Brayden Point, Lightning center
Injury: Cut above the lip by his own visor in a 3-0 victory over the Flyers, Nov. 19
Damage: 30 stitches
Time missed: Returned to the game
“WHEN YOU TALK about hockey scars and what they mean in this sport, the first person that comes to mind is my dad. He’s got a few nicks on his face. He oversees a paving company now, but he played juniors in Calgary and he played in the Heritage League. He’s got all those little scars all around his lips that most older guys have and he got in a fight once and got cut pretty good over his eyebrow. I was too young to remember that and his scars have faded but any hockey guy who has cuts will be able to tell you the stories behind each mark, exactly when and how they happened. It’s part of the game. They’re badges of honor. It’s cool to have these stories and I guess I have mine now.
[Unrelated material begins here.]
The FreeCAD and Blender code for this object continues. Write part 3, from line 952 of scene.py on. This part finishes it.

Mine wasn’t glorious, or anything as cool as blocking a shot or getting in a fight, but it is kind of cool that it happened when my dad was with me, on the very first game of our team ‘Fathers Trip’ when all the dads travel with us.
“I’m not sure if this scar makes me feel official because it’s my first in the NHL, but it was definitely the biggest cut I ever had and it taught me pretty quick about the speed of the game in the NHL and the seriousness of the impacts you face on this level. It still makes me think, reminds me of that. It was such a minor kind of play that it happened on, so it’s like, well, don’t forget you’re playing against bigger, stronger guys who are going to hit you a little bit harder.
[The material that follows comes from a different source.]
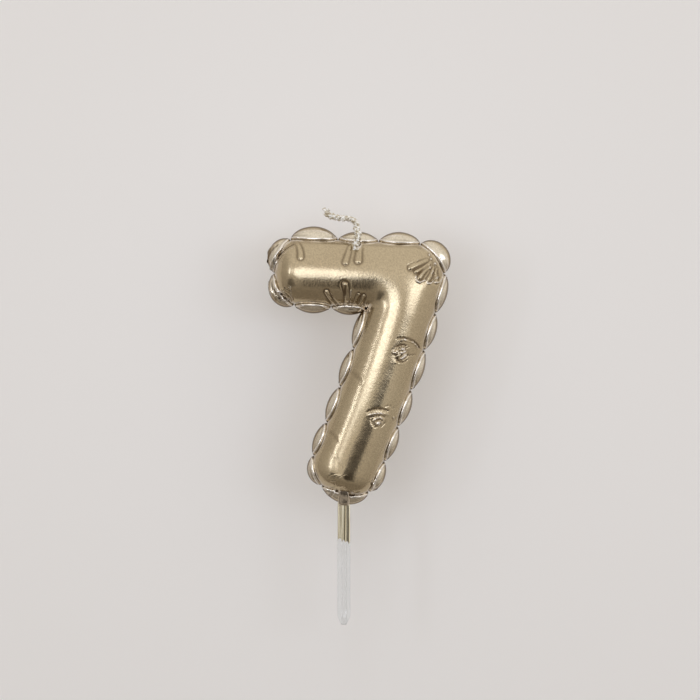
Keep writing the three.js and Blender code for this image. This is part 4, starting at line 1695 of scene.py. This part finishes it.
@dataclass
class Studio:
    """The pale ground behind the figure, its lamps, the dark cards and the camera. Millimetres."""

    lamp_colour: Colour = (0.82, 0.905, 1.08)
    ground_colour: Colour = (0.94, 0.91, 0.88)
    ground_depth: float = 26.0
    ground_size: float = 440.0
    high_light: Colour = (0.94, 0.92, 0.90)
    low_light: Colour = (0.31, 0.28, 0.25)
    light_range: tuple[float, float] = (-0.8, 0.1)
    left_range: tuple[float, float] = (-0.95, -0.35)
    left_share: float = 0.4
    card_colour: Colour = (0.05, 0.04, 0.03)
    lens: float = 85.0
    sensor: float = 36.0
    view_width: float = 188.17
    view_centre: tuple[float, float] = (1.64, 73.66)
    figure_middle: tuple[float, float, float] = (5.0, 0.0, 70.0)
    lamps: tuple[Panel, ...] = (
        Panel("key", -24.5, 5.5, 4.5, 9.0, 1.1),
        Panel("key_edge", -41.0, 5.0, 2.5, 9.0, 4.4),
        Panel("fill", 29.0, 4.5, 15.0, 8.0, 1.75),
        Panel("bridge", -10.8, 11.0, 11.3, 12.5, 1.65, 100.0),
    )
    dark_cards: tuple[Panel, ...] = (
        Panel("dark_card", 12.0, -22.0, 15.0, 18.0, 0.0),
        Panel("left_dark_card", -36.0, -28.0, 15.0, 10.0, 0.1),
    )

    def staged_plane(self, name: str, corners: Array) -> tuple[bpy.types.Object, NodeSheet]:
        """Adds a flat four-cornered piece of the surroundings with a material of its own.

        Args:
            name: Its name, and its material's.
            corners: Rows of x, y, z in metres.

        Returns:
            The object and the nodes of its material.
        """
        mesh = bpy.data.meshes.new(name)
        mesh.from_pydata(corners.tolist(), [], [(0, 1, 2, 3)])
        plane = bpy.data.objects.new(name, mesh)
        bpy.context.scene.collection.objects.link(plane)
        sheet = NodeSheet(bpy.data.materials.new(name))
        mesh.materials.append(sheet.owner)
        return plane, sheet

    def add_ground(self) -> None:
        """Adds the pale ground just behind the figure, which can't be seen from behind."""
        x, z = SQUARE.T * self.ground_size
        points = np.stack([x, np.full(len(x), self.ground_depth), z + self.view_centre[1]], -1) * MM
        _, sheet = self.staged_plane("ground", points)
        sheet.set(Base_Color=(*self.ground_colour, 1), Roughness=0.9)
        clear = sheet.node("ShaderNodeBsdfTransparent")
        mix = sheet.node("ShaderNodeMixShader")
        sheet.link(sheet.node("ShaderNodeNewGeometry").outputs["Backfacing"], mix.inputs["Fac"])
        sheet.link(sheet.shader.outputs[0], mix.inputs[1])
        sheet.link(clear.outputs[0], mix.inputs[2])
        sheet.link(mix.outputs[0], sheet.tree.nodes["Material Output"].inputs["Surface"])

    def add_world(self) -> None:
        """Fills the surroundings with pale light that falls off smoothly to the left and downwards."""
        sheet = NodeSheet(bpy.data.worlds.new("surroundings"), "Background")
        split = sheet.node("ShaderNodeSeparateXYZ")
        sheet.link(sheet.node("ShaderNodeTexCoord").outputs["Generated"], split.inputs[0])
        high = sheet.ranged(split.outputs["Z"], *self.light_range)
        right = sheet.ranged(split.outputs["X"], *self.left_range, self.left_share)
        share = sheet.maths("MULTIPLY", high, right)
        sheet.link(sheet.mixed(share, self.low_light, self.high_light), sheet.shader.inputs["Color"])
        bpy.context.scene.world = sheet.owner

    def placed(self, panel: Panel) -> tuple[Array, tuple[float, float, float], Array]:
        """Where a panel stands, how it is turned and how large it is.

        Args:
            panel: The panel.

        Returns:
            Its place in metres, its turns in radians, and its width and height in metres.
        """
        azimuth, elevation = math.radians(panel.azimuth), math.radians(panel.elevation)
        away = np.array([math.sin(azimuth) * math.cos(elevation), -math.cos(azimuth) * math.cos(elevation),
                         math.sin(elevation)])
        place = (np.array(self.figure_middle) + away * panel.distance) * MM
        size = 2 * panel.distance * MM * np.tan(np.radians([panel.half_width, panel.half_height]))
        return place, (math.pi / 2 - elevation, 0, azimuth), size

    def add_lamp(self, panel: Panel) -> None:
        """Adds a lamp.

        Args:
            panel: Its place, size and glow.
        """
        data = bpy.data.lights.new(panel.name, "AREA")
        data.shape = "ELLIPSE"
        place, turn, (data.size, data.size_y) = self.placed(panel)
        data.energy = math.pi * panel.glow * data.size * data.size_y
        data.color = self.lamp_colour
        lamp = bpy.data.objects.new(panel.name, data)
        lamp.location, lamp.rotation_euler = place, turn
        lamp.visible_camera = False
        bpy.context.scene.collection.objects.link(lamp)

    def add_dark_card(self, panel: Panel) -> None:
        """Adds a dark card, which only shows as a reflection.

        Args:
            panel: Its place and size.
        """
        place, turn, size = self.placed(panel)
        card, sheet = self.staged_plane(panel.name, np.pad(SQUARE * size, ((0, 0), (0, 1))))
        card.location, card.rotation_euler = place, turn
        card.visible_camera = False
        sheet.set(Base_Color=(*(channel + panel.glow for channel in self.card_colour), 1), Roughness=1.0)

    def add_camera(self) -> None:
        """Adds the camera square to the figure, as far off as its lens needs for the view's width."""
        data = bpy.data.cameras.new("camera")
        data.lens, data.sensor_width = self.lens, self.sensor
        camera = bpy.data.objects.new("camera", data)
        distance = self.view_width * self.lens / self.sensor
        x, z = self.view_centre
        camera.location = (x * MM, -distance * MM, z * MM)
        camera.rotation_euler = (math.pi / 2, 0, 0)
        bpy.context.scene.collection.objects.link(camera)
        bpy.context.scene.camera = camera

    def build(self) -> None:
        """Adds everything."""
        self.add_camera()
        self.add_ground()
        self.add_world()
        for panel in self.dark_cards:
            self.add_dark_card(panel)
        for lamp in self.lamps:
            self.add_lamp(lamp)
        bpy.context.scene.view_settings.view_transform = "Standard"


def report(piece: bpy.types.Object) -> None:
    """Logs a piece's name and its number of triangles."""
    log.info("%s: %d triangles", piece.name, len(piece.data.polygons))


def main() -> None:
    """Builds the candle and its surroundings."""
    logging.basicConfig(level=logging.INFO, format="%(name)s: %(message)s")
    Studio().build()
    coat = ChampagneCoat().make()
    figure = WaxFigure().build(coat)
    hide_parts("wax_body")
    report(figure)
    report(WaxCollar().build(coat))
    wick = Wick().build(CoatedCotton().make())
    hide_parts("wick")
    report(wick)
    pick = CakePick().build(ClearPlastic().make(), NeckCoat().make())
    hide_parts("cake_pick")
    report(pick)


if __name__ == "__main__":
    main()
“I was on the back check against the Flyers and our defenseman, Luke Witkowski, stepped up into the play and most of his force somehow caught me on the top of the helmet. The visors are on screws and my visor just kind of tilted down on to my lip and sliced it. I touched my mouth, I think I spit a bit and I saw blood. I knew I was cut decently bad, but I didn’t think it was anything more than a 3-4 stitches kind of thing. The play was still in our zone so I had to stay on the ice. The puck went to my man, too, so I had to turn around and get in that lane to block his shot. The shot went by me, our goalie was able to glove it and stop play and I got off the ice pretty quick.
“I didn’t really know how bad it was until the doctor wanted to take a picture of it. When the doc wants to take a ‘before’ and ‘after’ pic of your face, you know it’s a pretty good cut. He said it was one of the worst lip cuts he’s ever seen. I got hit in the middle of the second and it took him until almost five minutes left in the third to be done because it sliced so deep. Even though you’re numb you can still feel it, the skin being poked by the needle and then pulled and tied together. It’s not painful, but you feel every stitch.
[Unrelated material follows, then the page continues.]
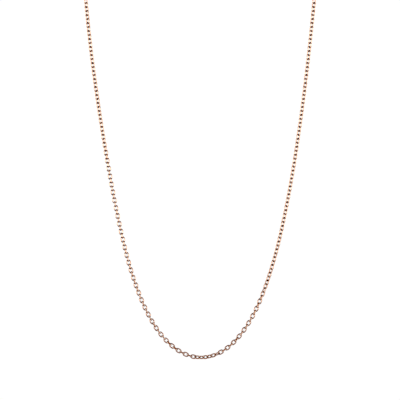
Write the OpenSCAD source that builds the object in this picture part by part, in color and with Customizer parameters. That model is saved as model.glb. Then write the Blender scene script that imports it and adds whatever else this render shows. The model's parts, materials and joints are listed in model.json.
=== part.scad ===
// Fine cable-chain necklace with a lobster-claw clasp, laid out unfastened in its hanging curve.
// The front centre of the chain is over the origin, +Y runs up to the two ends, z = 0 is the table.

/* [Chain] */
// Thickness of the chain's round wire
wire_d = 0.45; // [0.4:0.01:0.48]
// Outside width of a link
link_w = 1.85; // [1.75:0.05:2.1]
// Distance from one link to the next along the pulled-out chain
link_pitch = 1.607; // [1.5:0.001:1.8]
// Play between two hooked links
link_play = 0.04; // [0.02:0.01:0.08]
// Links in each segment of the chain
links_per_segment = 6; // [4:2:6]
// Segments in each arm, beside the one at the front centre
arm_segments = 22; // [8:1:22]

/* [Drape] */
// Radius of the curve at the front centre
drape_r = 15; // [12:0.5:20]
// How far the left arm hangs in from the even curve
left_lean = 0.8; // [0:0.05:1]
// How far the front hangs to the right of the even curve
front_lean = 0.4; // [0:0.05:0.5]
// How far the links at the front have slid along the curve towards the left
front_slide = 0.6; // [0:0.05:0.7]
// Height of the low arches in which the chain lies on the table
arch_h = 0.4; // [0:0.05:0.5]
// Links in each arch
arch_links = 18; // [12:1:24]

/* [End fittings] */
// Outside diameter of the jump rings
ring_d = 3; // [2.8:0.1:3.2]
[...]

“When he was done, I went back to the bench. You always want to show the older guys that you’re game and you’re a competitor. It meant a lot that the older guys were saying, ‘Way to come back.’ They didn’t put me back in the game, but I would of played. It can’t change your mindset on the ice. You just can’t think about the bad things that can happen on the ice. You just play and let that all go, and if it ends up happening you just pray that everything goes all right. It’s when you’re thinking and trying to play it safe, that’s when you’re really in danger.
“By the time the game ended, my face looked so gnarly. I had this huge swollen lip and all those stitches. My dad couldn’t believe it when he saw it. He leaned in and was like, ‘Oooh that is a good one.’ Word had already gotten around to my mom and my family that I got cut pretty bad but that I was OK. The first thing my older brother texted was ‘SEND A PICTURE.’
“So as soon we got on the team bus, Dad and I, we sent him a selfie.”
Brady Skjei, Rangers defenseman
Injury: Teammate Kevin Hayes‘ skate blade to the chin in a 2-1 loss to the Blackhawks, Dec. 13
Damage: 24 stitches
Time missed: Returned to the game
“THIS WAS MY first major cut. It came during a whirlwind-type week for me, a big welcome-to-the-NHL type week. I had just gotten my first NHL goal, something I had dreamed of my whole life and then the very next game I take a skate to the face and I guess that’s what really officially welcomes you to the league, getting a scar like this. When it happens to you for the first time, it’s crazy and it’s gory, but I’m not going to lie, getting kicked in the face by a skate is a little bit frightening, too.
“Kevin Hayes was on the Blackhawks’ Marian Hossa really tight and when Hossa made a cutback his butt kicked Kevin’s leg back. The whole thing was a fluky situation. Nothing has ever happened like that to me in my entire hockey career, with a skate coming up that high. It felt like a punch to the chin, hit me so hard my mouthpiece popped out. I skated off trying to hold my chin together and keep the blood from going everywhere. It looked like the skate had gone all the way through, like someone had cut a second pair of lips into the side of my face. It was nasty. It looked insane. It sets you back a little bit. When I sent my mom pictures of the cut, I definitely made sure to send her the ‘after’ picture, with my face all stitched up, first.
“I actually feel pretty lucky, though, an inch lower and that’s my neck opened up like that. The biggest issue was that the power of the kick chopped two of my teeth right in half and they didn’t want me to get hit again and swallow my teeth, that could be really bad. I thought I might be able to keep my teeth. But the next morning when I bit down I could feel them moving around, totally loose, and I could tell they were only holding on by the gums. Later, they pulled them, and pulled the nerves out too, and told me to get them replaced — but not until after the season. After the X-rays and the stitches I walked from the training room to the locker room and put my helmet back on and I looked down and saw there was blood on my jersey, more blood, I guess the cut was still dripping. So, it’s kind of funny, I just walked back to the training room and they threw in a few more extra stitches at the end to tighten it all up and then I went back out to play.
“Hockey players take so much pride in this part of the game that it’s more rare that a guy wouldn’t return after getting stitches. I see our assistant coach Jeff Beukeboom every day in practice and he’s got some battle wounds and they’re proof of the kind of player he was, the work ethic and the pride he took in being a physical defenseman. If the way you play the game results in a scar or two, that’s something you take pride in. I’m usually the baby-faced kid out there anyway, now I look a little tougher at least. I’m already used to seeing it in the mirror so it’s no big deal. It’s a reminder of that week, of my initiation into the NHL. So I’m honestly kind of happy to have it the rest of my life.
“I’ll definitely show my grandkids someday, they’ll respect that.”